Operationally, the workers’ holiday pay must be correctly calculated. If it then exceeds the limit in section 186 of the Employment Rights Act 1996, it will then be reduced to that limit prior to the Insolvency Service making the payment to the worker.
Term-time (and seasonal) work
If the term-time worker has a full-time, permanent contract, it is likely that they will be paid their normal weekly rate of pay all year round, including in non-working weeks. For teachers, this would include during the school holidays (typically 13 weeks of leave per year). Equally, if the term-time worker has a part-time permanent contract, they will also likely receive their normal weekly rate of pay all year round.
For these workers, if they receive their normal weekly rate of pay during the time when they are not working, this can be counted towards their statutory holiday pay entitlement. If they receive at least 5.6 weeks of paid time off work, this will be enough to cover their full statutory holiday entitlement and associated pay. If they do not have enough paid non-working weeks, they will need additional weeks leave to cover their statutory holiday entitlement.
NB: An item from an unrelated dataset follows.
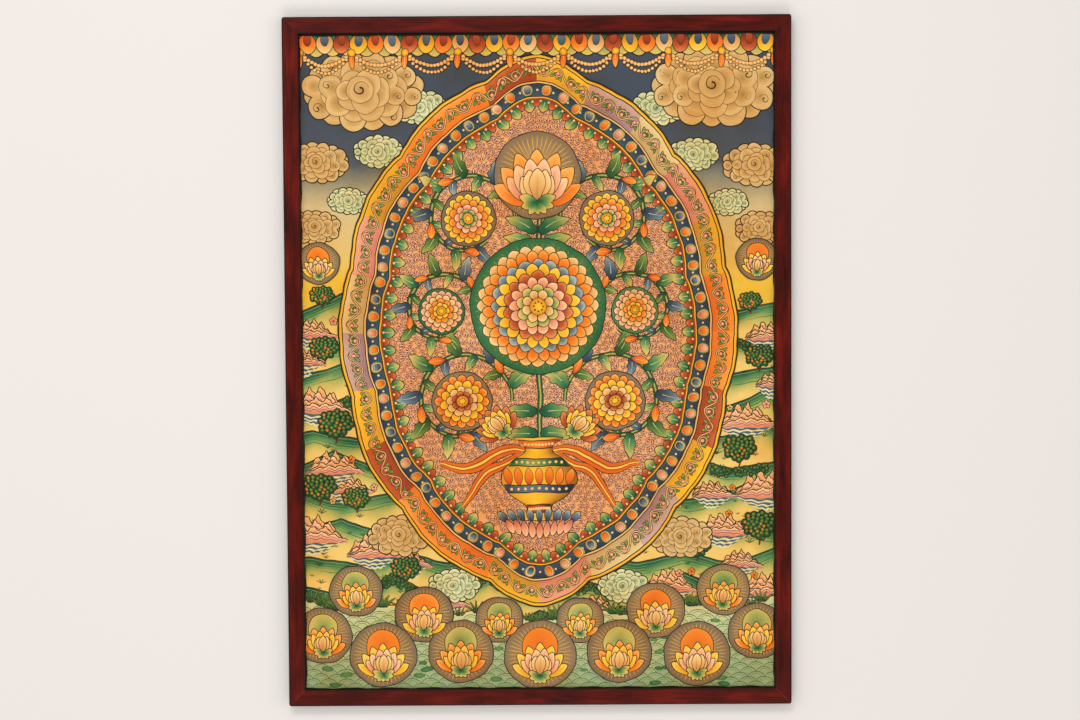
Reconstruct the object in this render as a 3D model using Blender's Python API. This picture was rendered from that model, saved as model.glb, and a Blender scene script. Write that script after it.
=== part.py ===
# A painted cloth in a mitred wooden picture frame, lying on its back.
# Metres. +X runs to the picture's right, +Y to its top and +Z out of its face.
# The origin is the middle of the back, on the surface that the frame lies on.

import math

import bmesh
import bpy

# Outer size of the frame, seen face on
FRAME_WIDTH = 0.660
FRAME_HEIGHT = 0.900

# Section of the wooden moulding
MOULDING_WIDTH = 0.022
MOULDING_DEPTH = 0.018
LIP_THICKNESS = 0.006
REBATE_WIDTH = 0.008
OUTER_EDGE_RADIUS = 0.0025
SIGHT_EDGE_RADIUS = 0.0012
BACK_CHAMFER = 0.0006
OUTER_EDGE_STEPS = 5
SIGHT_EDGE_STEPS = 3

# What lies in the rebate, from the lip backwards
CLOTH_THICKNESS = 0.0010
BOARD_THICKNESS = 0.0030
SEAT_GAP = 0.0003

# The stretched cloth is nearly flat: it lifts this much off its board at most
COCKLE_HEIGHT = 0.0008
COCKLES_ACROSS = 1.25
COCKLES_UP = 1.75
COCKLE_SLANT = 0.3
CLOTH_CELLS_ACROSS = 14
CLOTH_CELLS_UP = 20

# Worked out from the sizes above
REBATE_WALL = MOULDING_WIDTH - REBATE_WIDTH
SHELF_HEIGHT = MOULDING_DEPTH - LIP_THICKNESS
CLOTH_WIDTH = FRAME_WIDTH - 2 * REBATE_WALL - 2 * SEAT_GAP
CLOTH_HEIGHT = FRAME_HEIGHT - 2 * REBATE_WALL - 2 * SEAT_GAP
CLOTH_BACK = SHELF_HEIGHT - SEAT_GAP - CLOTH_THICKNESS
BOARD_BACK = CLOTH_BACK - SEAT_GAP - BOARD_THICKNESS
MITRE_PULL_BACK = SEAT_GAP / math.sqrt(2)


def clear_scene():
    for obj in list(bpy.data.objects):
        bpy.data.objects.remove(obj)


def principled_material(name, colour, roughness, metallic=0.0):
    material = bpy.data.materials.new(name)
    material.use_nodes = True
    shader = material.node_tree.nodes["Principled BSDF"]
    shader.inputs["Base Color"].default_value = (*colour, 1.0)
    shader.inputs["Roughness"].default_value = roughness
    shader.inputs["Metallic"].default_value = metallic
    return material


def object_from_bmesh(name, bm, material, parent):
    bmesh.ops.recalc_face_normals(bm, faces=bm.faces)
    mesh = bpy.data.meshes.new(name)
    bm.to_mesh(mesh)
    bm.free()
    mesh.materials.append(material)
    obj = bpy.data.objects.new(name, mesh)
    bpy.context.scene.collection.objects.link(obj)
    obj.parent = parent
    return obj


def quarter_round(centre_in, centre_z, radius, from_degrees, to_degrees, steps):
    """Points of an arc in the moulding's section: each a distance in from the outer face and a height."""
    points = []
    for step in range(steps + 1):
        angle = math.radians(from_degrees + (to_degrees - from_degrees) * step / steps)
        points.append(
            (centre_in + radius * math.cos(angle), centre_z + radius * math.sin(angle))
        )
    return points


def moulding_section():
    """The moulding's outline, from the back's outer corner over the face to the rebate."""
    outer_edge = quarter_round(
        OUTER_EDGE_RADIUS,
        MOULDING_DEPTH - OUTER_EDGE_RADIUS,
        OUTER_EDGE_RADIUS,
        180,
        90,
        OUTER_EDGE_STEPS,
    )
    sight_edge = quarter_round(
        MOULDING_WIDTH - SIGHT_EDGE_RADIUS,
        MOULDING_DEPTH - SIGHT_EDGE_RADIUS,
        SIGHT_EDGE_RADIUS,
        90,
        0,
        SIGHT_EDGE_STEPS,
    )
    back_corner = [(BACK_CHAMFER, 0.0), (0.0, BACK_CHAMFER)]
    rebate = [
        (MOULDING_WIDTH, SHELF_HEIGHT),
        (REBATE_WALL, SHELF_HEIGHT),
        (REBATE_WALL, 0.0),
    ]
    return back_corner + outer_edge + sight_edge + rebate


def make_moulding(name, outer_length, half_span, turn_degrees, material, parent):
    """One mitred length, modelled along X with its outer face at Y 0 and then turned and moved out."""
    bm = bmesh.new()
    mitre = [
        bm.verts.new((-(outer_length / 2 - inwards - MITRE_PULL_BACK), -inwards, height))
        for inwards, height in moulding_section()
    ]
    left_end = bm.faces.new(mitre)
    extruded = bmesh.ops.extrude_face_region(bm, geom=[left_end], use_keep_orig=True)
    for item in extruded["geom"]:
        if isinstance(item, bmesh.types.BMVert):
            item.co.x = -item.co.x
    moulding = object_from_bmesh(name, bm, material, parent)
    turn = math.radians(turn_degrees)
    moulding.rotation_euler = (0.0, 0.0, turn)
    moulding.location = (-half_span * math.sin(turn), half_span * math.cos(turn), 0.0)
    moulding.data.shade_smooth()
    moulding.data.set_sharp_from_angle(angle=math.radians(30))
    return moulding


def cockle(x, y):
    """Height of the cloth's slight unevenness: a broad wave that dies away towards the held edges."""
    across = 2 * x / CLOTH_WIDTH
    up = 2 * y / CLOTH_HEIGHT
    held = (1 - across**2) * (1 - up**2)
    wave_across = math.sin(2 * math.pi * (COCKLES_ACROSS * across + COCKLE_SLANT * up))
    wave_up = math.cos(math.pi * (COCKLES_UP * up - COCKLE_SLANT * across))
    return COCKLE_HEIGHT * held * (1 + wave_across * wave_up) / 2


def make_cloth(material, parent):
    """A thin sheet: a grid lifted by its cockles, with its thickness extruded downwards."""
    bm = bmesh.new()
    bmesh.ops.create_grid(
        bm, x_segments=CLOTH_CELLS_ACROSS, y_segments=CLOTH_CELLS_UP, size=0.5
    )
    for vertex in bm.verts:
        vertex.co.x *= CLOTH_WIDTH
        vertex.co.y *= CLOTH_HEIGHT
        vertex.co.z = cockle(vertex.co.x, vertex.co.y) + CLOTH_THICKNESS
    top_faces = list(bm.faces)
    extruded = bmesh.ops.extrude_face_region(bm, geom=top_faces, use_keep_orig=True)
    for item in extruded["geom"]:
        if isinstance(item, bmesh.types.BMVert):
            item.co.z -= CLOTH_THICKNESS
    cloth = object_from_bmesh("painted_cloth", bm, material, parent)
    cloth.location.z = CLOTH_BACK
    return cloth


def make_board(material, parent):
    """The flat back of the frame, as large as the rebate lets it be."""
    bm = bmesh.new()
    bmesh.ops.create_cube(bm, size=1.0)
    bmesh.ops.scale(
        bm, vec=(CLOTH_WIDTH, CLOTH_HEIGHT, BOARD_THICKNESS), verts=bm.verts
    )
    board = object_from_bmesh("back_board", bm, material, parent)
    board.location.z = BOARD_BACK + BOARD_THICKNESS / 2
    return board


def build():
    clear_scene()
    stained_wood = principled_material("stained_wood", (0.092, 0.010, 0.006), 0.34)
    painted_cotton = principled_material("painted_cotton", (0.58, 0.33, 0.12), 0.85)
    hardboard = principled_material("hardboard", (0.17, 0.085, 0.04), 0.80)

    picture = bpy.data.objects.new("picture", None)
    bpy.context.scene.collection.objects.link(picture)

    half_height = FRAME_HEIGHT / 2
    half_width = FRAME_WIDTH / 2
    make_moulding("top_rail", FRAME_WIDTH, half_height, 0, stained_wood, picture)
    make_moulding("left_stile", FRAME_HEIGHT, half_width, 90, stained_wood, picture)
    make_moulding("bottom_rail", FRAME_WIDTH, half_height, 180, stained_wood, picture)
    make_moulding("right_stile", FRAME_HEIGHT, half_width, 270, stained_wood, picture)
    make_cloth(painted_cotton, picture)
    make_board(hardboard, picture)


build()
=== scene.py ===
# A painted cloth in a mahogany-stained picture frame, lying on its back and seen from above.
# The cloth's picture is a generic one: a flowering vase in a lobed panel, with clouds, hills and a pond.
# Paint is laid as thin coats, one mesh for each pigment. Its sizes are millimetres, and meshes are in metres.

import math

import bpy
import numpy as np
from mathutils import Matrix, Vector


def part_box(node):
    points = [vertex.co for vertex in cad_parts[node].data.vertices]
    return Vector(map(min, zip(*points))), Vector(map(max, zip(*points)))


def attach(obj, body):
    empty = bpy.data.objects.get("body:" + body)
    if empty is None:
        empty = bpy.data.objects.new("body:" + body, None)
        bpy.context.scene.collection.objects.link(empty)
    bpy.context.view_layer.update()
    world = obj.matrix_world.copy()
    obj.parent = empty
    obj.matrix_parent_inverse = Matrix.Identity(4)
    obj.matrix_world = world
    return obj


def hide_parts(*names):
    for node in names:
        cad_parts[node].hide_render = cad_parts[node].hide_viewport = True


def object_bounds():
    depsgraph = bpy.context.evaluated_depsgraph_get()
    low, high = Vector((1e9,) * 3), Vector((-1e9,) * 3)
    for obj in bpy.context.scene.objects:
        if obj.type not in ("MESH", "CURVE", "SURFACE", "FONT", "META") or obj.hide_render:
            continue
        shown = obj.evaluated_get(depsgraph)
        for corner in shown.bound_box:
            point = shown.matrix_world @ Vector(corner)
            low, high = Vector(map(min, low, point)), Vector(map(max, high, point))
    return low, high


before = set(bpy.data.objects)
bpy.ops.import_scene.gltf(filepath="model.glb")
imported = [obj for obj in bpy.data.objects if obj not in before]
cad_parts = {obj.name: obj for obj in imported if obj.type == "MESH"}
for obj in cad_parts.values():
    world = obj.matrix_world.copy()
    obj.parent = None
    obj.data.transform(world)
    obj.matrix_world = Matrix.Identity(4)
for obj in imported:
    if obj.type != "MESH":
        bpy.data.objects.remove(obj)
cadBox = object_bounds()
mm = 0.001
dice = np.random.default_rng(7)


# Tools for meshes and materials

def hexToLinear(hexText):
    # each sRGB channel c becomes c / 12.92 up to 0.04045, and ((c + 0.055) / 1.055) to the power 2.4 above it
    channels = [int(hexText[i:i + 2], 16) / 255 for i in (1, 3, 5)]
    return tuple(c / 12.92 if c <= 0.04045 else ((c + 0.055) / 1.055) ** 2.4 for c in channels) + (1.0,)


def addNode(tree, kind, inputs=None, stops=None, out=0, **settings):
    # inputs gives each socket a value or another node's output, stops are (place, hex colour) pairs, and out
    # says which output is handed back
    node = tree.nodes.new("ShaderNode" + kind)
    for name, value in settings.items():
        setattr(node, name, value)
    for socket, value in (inputs or {}).items():
        if isinstance(value, bpy.types.NodeSocket):
            tree.links.new(value, node.inputs[socket])
        else:
            node.inputs[socket].default_value = value
    if stops:
        elements = node.color_ramp.elements
        elements[0].position = stops[0][0]
        elements[1].position = stops[-1][0]
        for place, _ in stops[1:-1]:
            elements.new(place)
        for element, (_, hexText) in zip(elements, stops):
            element.color = hexToLinear(hexText)
    return node.outputs[out]


def newMaterial(name, roughness, specular=0.5):
    material = bpy.data.materials.new(name)
    material.use_nodes = True
    tree = material.node_tree
    shader = tree.nodes["Principled BSDF"]
    shader.inputs["Roughness"].default_value = roughness
    shader.inputs["Specular IOR Level"].default_value = specular
    return material, tree, shader


def linkColourAndRelief(tree, shader, colour, height, strength, distance):
    # the relief is at most the distance high, in metres
    tree.links.new(colour, shader.inputs["Base Color"])
    relief = addNode(tree, "Bump", {"Strength": strength, "Distance": distance, "Height": height})
    tree.links.new(relief, shader.inputs["Normal"])


def meshFromArrays(name, points, quads, caps=()):
    # points are rows of x, y, z in metres, quads are rows of four point numbers, and caps are longer faces
    mesh = bpy.data.meshes.new(name)
    if len(caps):
        mesh.from_pydata(points, [], [list(q) for q in quads] + [list(c) for c in caps])
    else:
        mesh.vertices.add(len(points))
        mesh.vertices.foreach_set("co", points.astype(np.float32).ravel())
        mesh.loops.add(quads.size)
        mesh.loops.foreach_set("vertex_index", quads.astype(np.int32).ravel())
        mesh.polygons.add(len(quads))
        mesh.polygons.foreach_set("loop_start", np.arange(len(quads), dtype=np.int32) * 4)
        mesh.update(calc_edges=True)
    mesh.shade_smooth()
    return mesh


def addPiece(name, mesh, material, replaced=()):
    mesh.materials.append(material)
    piece = bpy.data.objects.new(name, mesh)
    bpy.context.scene.collection.objects.link(piece)
    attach(piece, "root")
    if replaced:
        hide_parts(*replaced)
    return piece


def gridQuads(copies, rows, columns):
    # each copy is a grid of rows by columns of points, and each quad joins four neighbours
    numbers = np.arange(copies * rows * columns).reshape(copies, rows, columns)
    corners = numbers[:, :-1, :-1], numbers[:, :-1, 1:], numbers[:, 1:, 1:], numbers[:, 1:, :-1]
    return np.stack(corners, -1).reshape(-1, 4)


def tubeQuads(count, rings, start=0):
    # joins rings of count points each, one ring to the next
    ring = np.arange(count)
    nextRing = np.roll(ring, -1)
    first = start + (np.arange(rings - 1) * count)[:, None]
    corners = first + ring, first + nextRing, first + count + nextRing, first + count + ring
    return np.stack(corners, -1).reshape(-1, 4)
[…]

Similarly, if they receive a lower rate of pay on non-working weeks, this may not be sufficient to reach 5.6 weeks’ worth of their normal pay level for the purposes of holiday pay. However, if they only receive pay during the periods that they work and not during their non-working periods, their employer will need to ensure that they are paying the requisite holiday pay.
In such cases involving variable pay an employer should apply a 52-week holiday pay reference period to calculate the correct amount of holiday pay. The reference period should ignore any whole weeks in which no pay was received, and count only weeks in which pay, however minimal, was earned.